We have used the experimental setup described above to investigate in a systematic manner the possible correlations between elongational flow and grafting kinetics.

An important complication of the stretching setup is the fact that during stretching, the temperature of the stretched films is far from remaining constant, with a strong coupling between stretching conditions (rate and stretched distance) and the evolution of the temperature of the assemblies. This means that both flow and temperature evolution need to be precisely known and modeled in order to gain information on a possible flow assisted formation of copolymers.

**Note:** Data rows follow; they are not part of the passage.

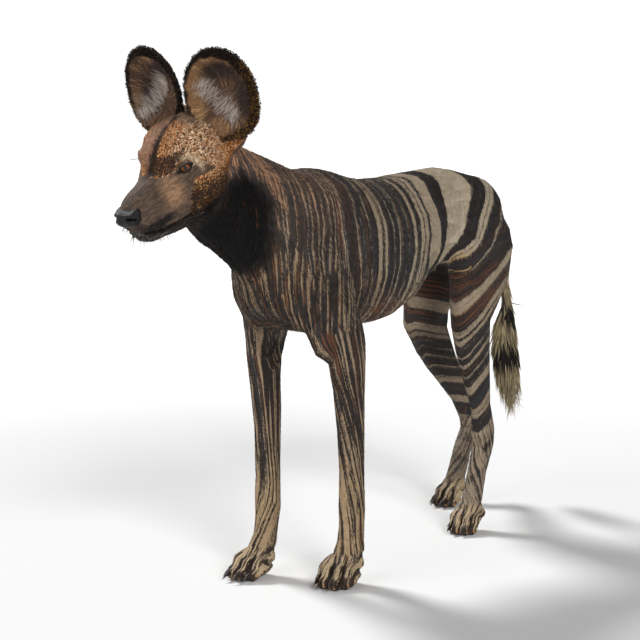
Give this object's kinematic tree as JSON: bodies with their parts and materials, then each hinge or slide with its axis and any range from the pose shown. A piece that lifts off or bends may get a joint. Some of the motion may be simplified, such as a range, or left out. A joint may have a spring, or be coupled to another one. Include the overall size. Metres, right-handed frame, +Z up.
{
  "type": "african wild dog",
  "caption": "Standing life-size African wild dog with large round ears, a striped and blotched short coat, long slim legs and a hanging brush tail.",
  "frame": {"origin": "on the floor under the middle of the whole model's box", "axes": "+Z up, -Y the way the dog faces, +X its left side"},
  "size_m": [0.2718, 1.1922, 0.8867],
  "materials": {
    "coat_dark": "short blackish hair",
    "coat_grey": "short grey-brown hair",
    "coat_ochre": "short ochre hair",
    "coat_tan": "short cream-tan hair",
    "nose_leather": "moist, half gloss",
    "eye_amber": "wet gloss",
    "claw_horn": "horn, half gloss"
  },
  "bodies": {
    "root": {"chest": "coat_grey", "claw_fore_left_1": "claw_horn", "claw_fore_left_2": "claw_horn", "claw_fore_left_3": "claw_horn", "claw_fore_left_4": "claw_horn", "claw_fore_right_1": "claw_horn", "claw_fore_right_2": "claw_horn", "claw_fore_right_3": "claw_horn", "claw_fore_right_4": "claw_horn", "claw_hind_left_1": "claw_horn", "claw_hind_left_2": "claw_horn", "claw_hind_left_3": "claw_horn", "claw_hind_left_4": "claw_horn", "claw_hind_right_1": "claw_horn", "claw_hind_right_2": "claw_horn", "claw_hind_right_3": "claw_horn", "claw_hind_right_4": "claw_horn", "ear_left": "coat_dark", "ear_right": "coat_dark", "eye_left": "eye_amber", "eye_right": "eye_amber", "foreleg_left_lower": "coat_tan", "foreleg_left_upper": "coat_dark", "foreleg_right_lower": "coat_tan", "foreleg_right_upper": "coat_dark", "head": "coat_ochre", "hindleg_left_lower": "coat_tan", "hindleg_left_upper": "coat_dark", "hindleg_right_lower": "coat_tan", "hindleg_right_upper": "coat_dark", "jaw": "coat_dark", "loin": "coat_tan", "neck": "coat_grey", "nose": "nose_leather", "paw_fore_left": "coat_tan", "paw_fore_right": "coat_tan", "paw_hind_left": "coat_tan", "paw_hind_right": "coat_tan", "tail": "coat_tan"}
  },
  "joints": []
}
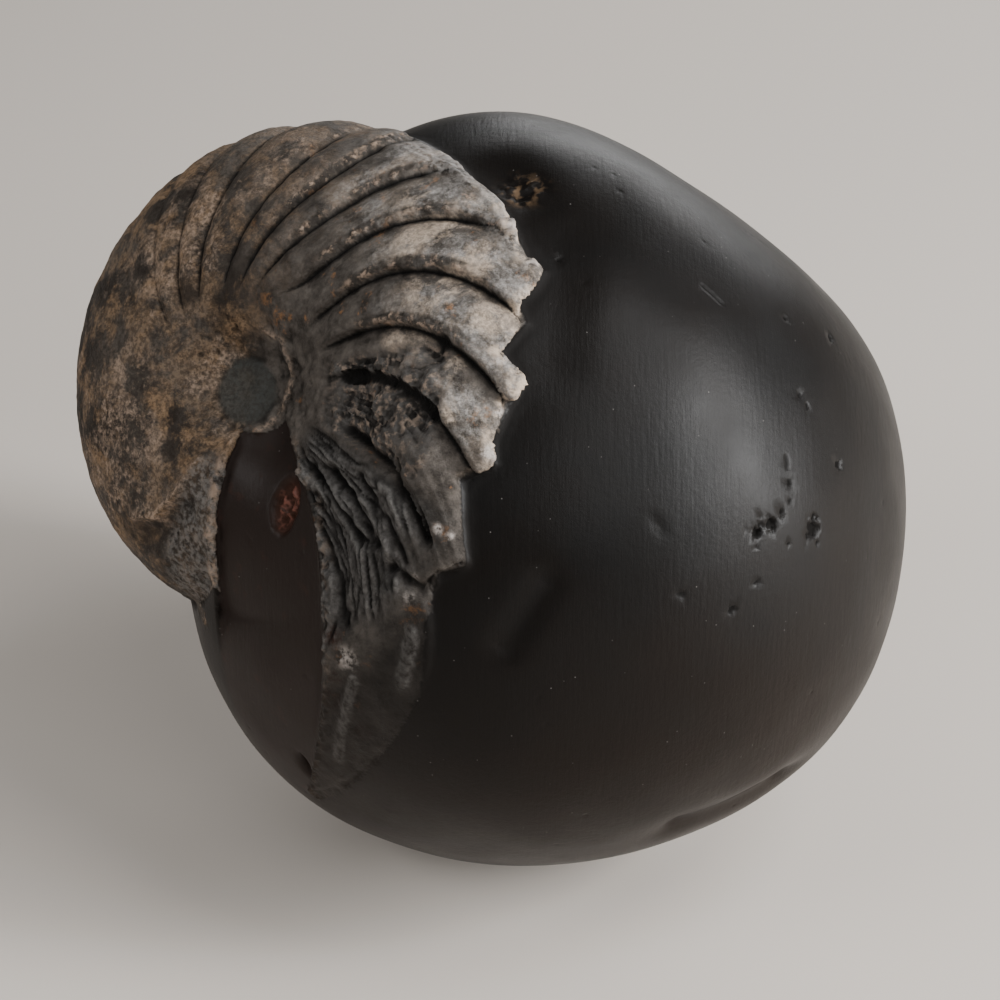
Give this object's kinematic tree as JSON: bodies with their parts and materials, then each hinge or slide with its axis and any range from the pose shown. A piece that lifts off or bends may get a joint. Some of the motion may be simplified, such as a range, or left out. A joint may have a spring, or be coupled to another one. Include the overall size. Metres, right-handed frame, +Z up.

In a first step, we thus present below the results obtained regarding the coupling between the elongational flow conditions and the time-dependent temperature of the films during stretching. In a second step we describe the results obtained in terms of incidence of the elongational flow conditions on the surface density of copolymers at the PP/PA6 interface of the final films, with a special emphasis on tracing the competition between dilution of the yet formed copolymers, due to increase of the interfacial area, and flow assisted additional grafting during the stretching process.

In order to simplify the investigation, we have decided to use three-layers assemblies PA6/PP/PA6, prepared in the lab, so that the PP/PA6 interfaces were initially saturated with copolymers.

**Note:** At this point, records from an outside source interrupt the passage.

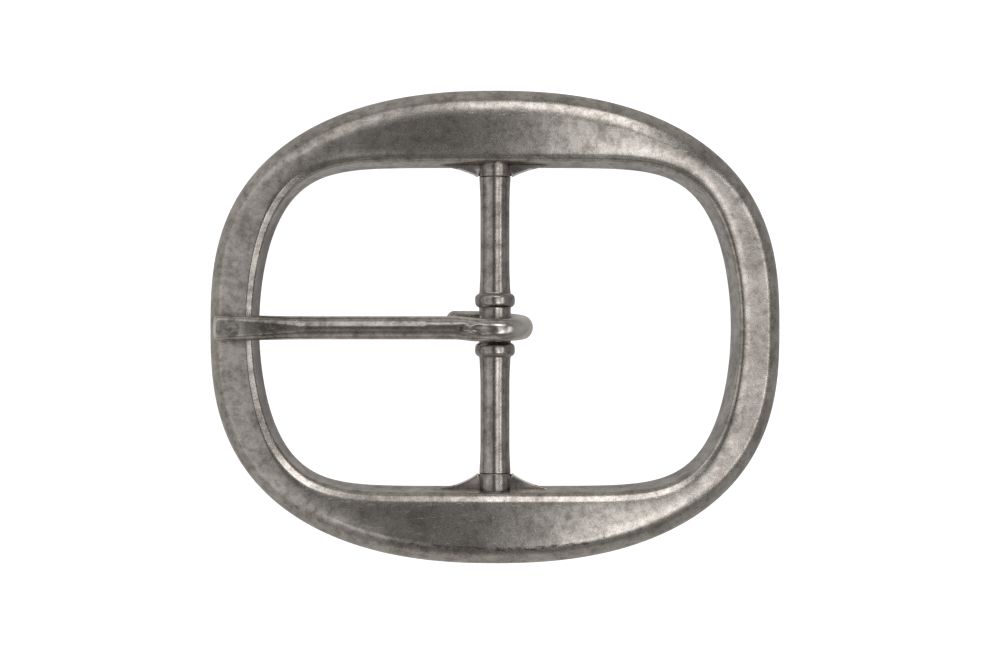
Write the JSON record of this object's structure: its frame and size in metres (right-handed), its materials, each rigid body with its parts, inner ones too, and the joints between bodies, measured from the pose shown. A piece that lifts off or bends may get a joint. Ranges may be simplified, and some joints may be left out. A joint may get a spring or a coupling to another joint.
{
  "type": "belt buckle",
  "caption": "Bowed oval centre-bar belt buckle with an antique silver finish, whose wire prong swings on a collared bar.",
  "frame": {"origin": "on the plane that the rear pads rest on, under the middle of the ring", "axes": "+X along the belt, away from the prong's tip; +Y along the centre bar; +Z out of the buckle's front"},
  "size_m": [0.075, 0.062, 0.0103],
  "materials": {
    "cast_ring": "antique silver, satin, with dark patina in the creases",
    "turned_bar": "antique silver, darker and glossier than the ring",
    "prong_wire": "antique silver, darker and glossier than the ring"
  },
  "bodies": {
    "ring": {"frame": "cast_ring", "centre_bar": "turned_bar"},
    "prong": {"prong": "prong_wire"}
  },
  "joints": [
    {"name": "prong_swing", "type": "hinge", "parent": "ring", "child": "prong", "pos_m": [0, 0.00025, 0.0052], "axis": [0, 1, 0], "range_deg": [0, 175]}
  ]
}
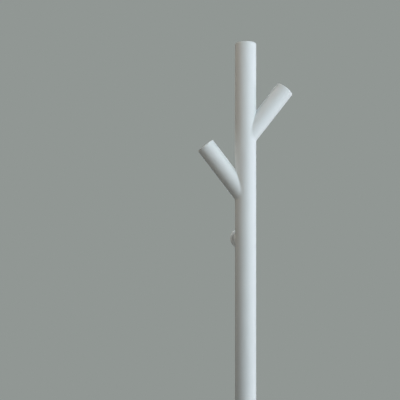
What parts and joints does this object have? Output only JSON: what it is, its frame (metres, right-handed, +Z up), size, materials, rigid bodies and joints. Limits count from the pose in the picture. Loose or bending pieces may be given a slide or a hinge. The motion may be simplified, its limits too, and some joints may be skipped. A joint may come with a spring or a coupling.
{
  "type": "standing coat rack",
  "caption": "Coat rack made of a round steel pole with straight round branches leaning out at different heights, on a flat round base, with a round spacer that fixes it to the wall.",
  "frame": {"origin": "on the floor under the pole's axis, at the centre of the base mat's underside", "axes": "+Z up along the pole; +Y from the pole straight to the wall behind it; +X to the side of the upper branch, so the branches lie in the XZ plane"},
  "size_m": [0.2145, 0.2744, 1.65],
  "materials": {
    "white_powder_coat": "matte white powder coat on steel",
    "zinc_plated_steel": "zinc-plated steel",
    "bright_steel": "bright turned steel",
    "grey_nylon": "moulded grey nylon",
    "black_rubber": "matte black rubber"
  },
  "bodies": {
    "root": {"pole_tube": "white_powder_coat", "pole_top_cap": "white_powder_coat", "pole_foot_plug": "bright_steel", "pole_foot_ring": "grey_nylon", "upper_branch_tube": "white_powder_coat", "upper_branch_weld": "white_powder_coat", "upper_branch_cap": "white_powder_coat", "lower_branch_tube": "white_powder_coat", "lower_branch_weld": "white_powder_coat", "lower_branch_cap": "white_powder_coat", "wall_spacer_tube": "white_powder_coat", "wall_spacer_weld": "white_powder_coat", "wall_rosette": "white_powder_coat", "rosette_o_ring": "black_rubber", "wall_boss": "zinc_plated_steel", "wall_screw_upper": "zinc_plated_steel", "wall_screw_lower": "zinc_plated_steel", "wall_plug_upper": "grey_nylon", "wall_plug_lower": "grey_nylon", "spacer_grub_screw": "zinc_plated_steel", "base_disc": "white_powder_coat", "base_mat": "black_rubber", "base_spigot": "bright_steel", "base_screw": "zinc_plated_steel"}
  },
  "joints": []
}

We recall the successive steps of a stretching experiment. In all the following, we consider as a zero for the duration of the experiment the time at which the final cooling down starts. This means that negative times correspond the stretching period, while positive times correspond to the final cooling during which the dimensions of the films are maintained constant.

In figure 4, we report the effect of the stretching distance on the evolution of the surface temperature in the central part of the films.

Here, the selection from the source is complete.